A large part of the appeal of Maus is its accessibility, a quality that appears, like the clear prose of Levi, to be an ethical decision. It’s drawn in a simple childlike way: Jews appear as mice, Nazis as cats, Poles as pigs. Its style is influenced by the Expressionist everyman ‘wordless novels’ of Frans Masereel. The characters in Maus look almost the same, interchangeable, which has an empathetic effect – these were people just like you, it implies, who found themselves within a collective nightmare. The fact that Maus is a personal familial story underlines that this is not ancient history. The traumas are still unfolding, still exerting pressures upon survivors and their kin. The past is still very much there in the present.

Final four panels from Frans Masereel’s 25 Images of a Man’s Passion (1918). Public domain.

There are many disturbing scenes, seen vividly in passing (‘they hanged there one full week… his wife ran screaming in the street’) yet it is an intensely domestic, interior, street and room-level book.
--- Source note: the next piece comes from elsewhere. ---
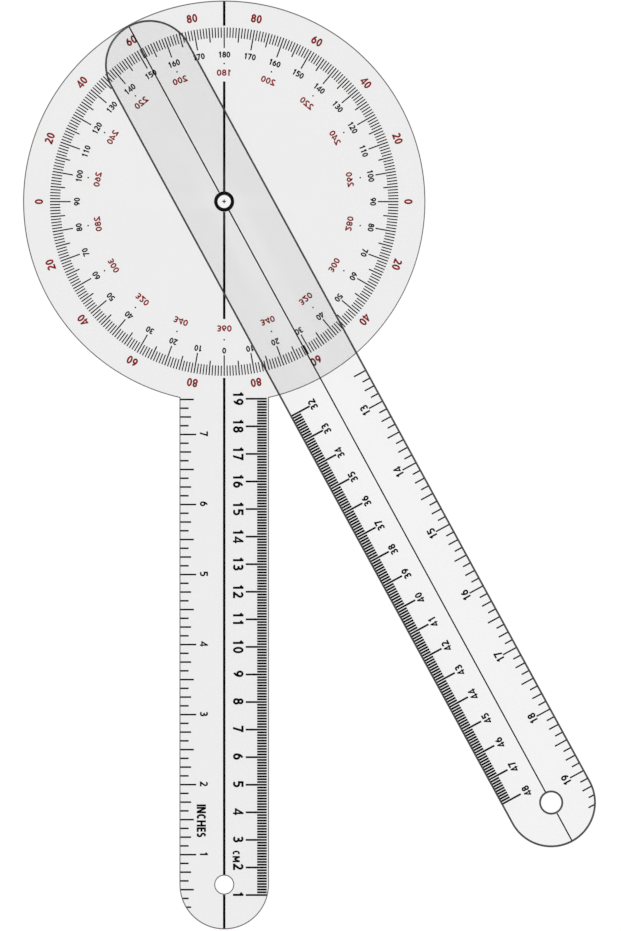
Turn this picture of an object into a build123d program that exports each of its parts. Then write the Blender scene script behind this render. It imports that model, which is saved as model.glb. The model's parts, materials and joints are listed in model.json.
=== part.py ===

It’s a loving heart-breaking portrait of a family afflicted by terror and tragedy, yet it’s told in a candid unsentimental way. Spiegelman’s father, a Holocaust survivor, has heroic qualities yet is infuriating; the book shows that damaged people cannot be expected to be saints. The author is riddled with self-doubt, worrying of inauthenticity and exploitation, often in meta-reflections upon the comic book itself. Its portrayal of the world in which the Holocaust took place is equally complex. People do what they can to survive. There are betrayals and allegiances, blind spots and hustles. The story of his parents’ lost son exemplifies the quandary. In an attempt to save him, they inadvertently send him to his death. The boy then becomes the overshadowing personification of all that is perfect in contrast to their surviving son’s natural imperfection. Spiegelman unties this endless knot, attempting to untangle himself. It is an astonishingly open-hearted confession.

Panel from Art Spiegelman’s Maus (1980-1991). Scan from Flickr: John Jack; CC BY 2.0

Many cultures share the concept of the evil eye. It is known as ayin hara in Hebrew. Amulets like the hamsa and nazars are used the world over to protect against it. Maus has similar properties. The excoriating honesty of the book acts as a mirror, not just to Art Spiegelman but to the wider world. It deflects the malevolent gaze. And it is vital because it is troubling.

Too often, our cultural and political discourse has the quality of a roaming evil eye, searching for expedient controversy, for works to ban and people to banish, often under disingenuous claims of benevolence. All sides engage in this. Perhaps we simply need more stories, all the knowledge we can muster, rather than bemoaning censorship in one place and encouraging it elsewhere. Maus is a world in itself. We debase it and ourselves by wielding it as a blunt weapon or by erasing it entirely. Its lessons are delivered subtly and powerfully through the lives within it, which refuse to be abstracted. ‘It would take many books, my life,’ Spiegelman’s father says, ‘And no one wants any way to hear such stories.’ So much depends on proving him wrong.